The critical consensus? Buy the amazing device, if you can afford it. We gave scores out of ten -- in ten categories. The number was determined by the strength of a reviewer's language. "Beautiful" was worth 10 points; and "pokey" only 2, for instance. All four reviewers were fans, and the doyen of the group, Walt Mossberg, gave the highest total score, 81 across all ten categories, out of a maximum possible of 100. The average score for the iPhone? 76.75, brought down above all by the sluggishness of AT&T's data network. Here's the chart, full-scale.
There's no memory-card slot, no chat program, no voice dialing. You can't install new programs from anyone but Apple; other companies can create only iPhone-tailored mini-programs on the Web. The browser can't handle Java or Flash, which deprives you of millions of Web videos.
The 2-megapixel camera takes great photos, provided the subject is motionless and well lighted, but it can't capture video. And you can't send picture messages to other cell phones.
Apple says that the battery starts to lose capacity after 300 or 400 charges. Eventually, you'll have to send the phone to Apple for battery replacement, much as you do now with an iPod, for a fee.

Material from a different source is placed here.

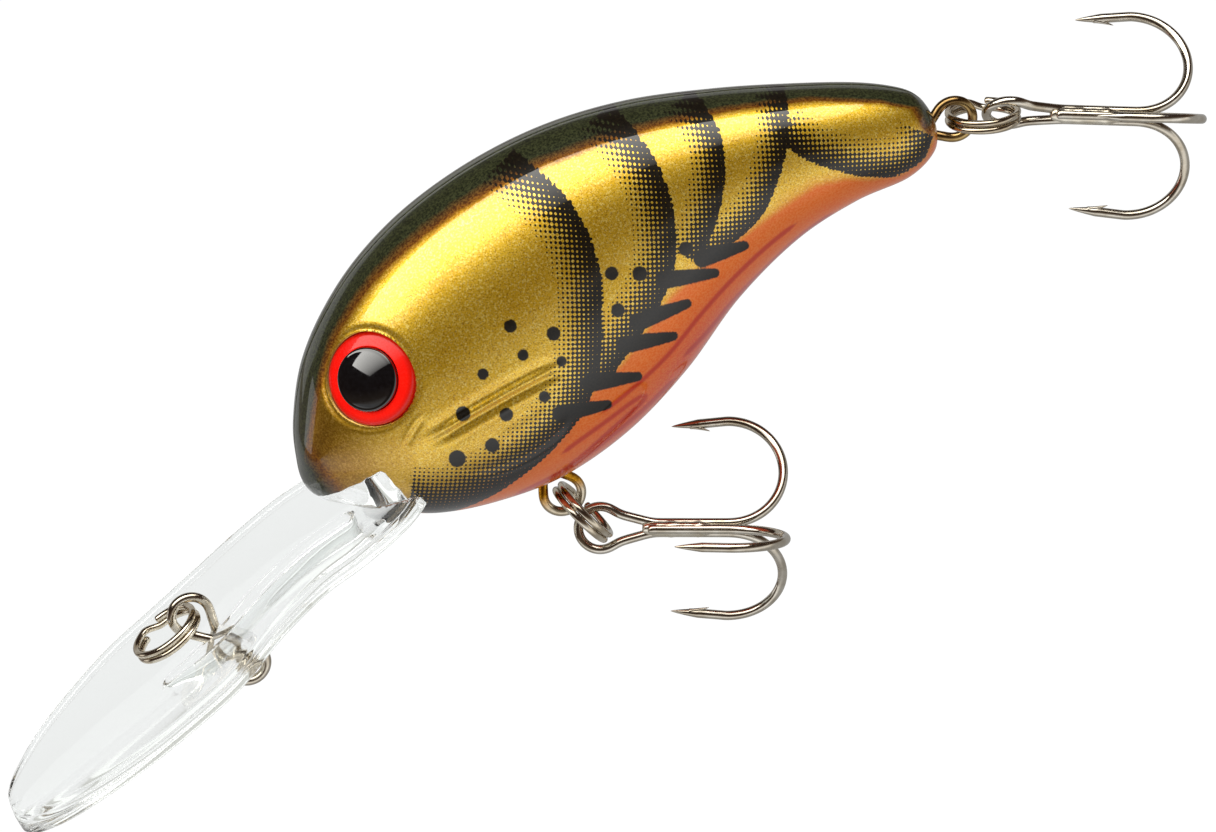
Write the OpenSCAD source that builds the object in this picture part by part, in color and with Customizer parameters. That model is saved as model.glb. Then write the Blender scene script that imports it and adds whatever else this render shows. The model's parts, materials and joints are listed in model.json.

Then there's the small matter of typing. Tapping the skinny little virtual keys on the screen is frustrating, especially at first.
Two things make the job tolerable. First, some very smart software offers to complete words for you, and, when you tap the wrong letter, figures out what word you intended. In both cases, tapping the Space bar accepts its suggestion.
Second, the instructional leaflet encourages you to "trust" the keyboard (or, as a product manager jokingly put it, to "use the Force"). It works; once you stop stressing about each individual letter and just plow ahead, speed and accuracy pick up considerably.
Even so, text entry is not the iPhone's strong suit. The BlackBerry won't be going away anytime soon.
The bigger problem is the AT&T network. In a Consumer Reports study, AT&T's signal ranked either last or second to last in 19 out of 20 major cities. My tests in five states bear this out. If Verizon's slogan is, "Can you hear me now?" AT&T's should be, "I'm losing you."
Then there's the Internet problem. When you're in a Wi-Fi hot spot, going online is fast and satisfying.
But otherwise, you have to use AT&T's ancient EDGE cellular network, which is excruciatingly slow. The New York Times' home page takes 55 seconds to appear; Amazon.com, 100 seconds; Yahoo, two minutes. You almost ache for a dial-up modem.
These drawbacks may be deal-killers for some people. On the other hand, both the iPhone and its network will improve. Apple points out that unlike other cell phones, this one can and will be enhanced with free software updates. A future iPhone model will be able to exploit AT&T's newer, much faster data network, which is now available in 160 cities.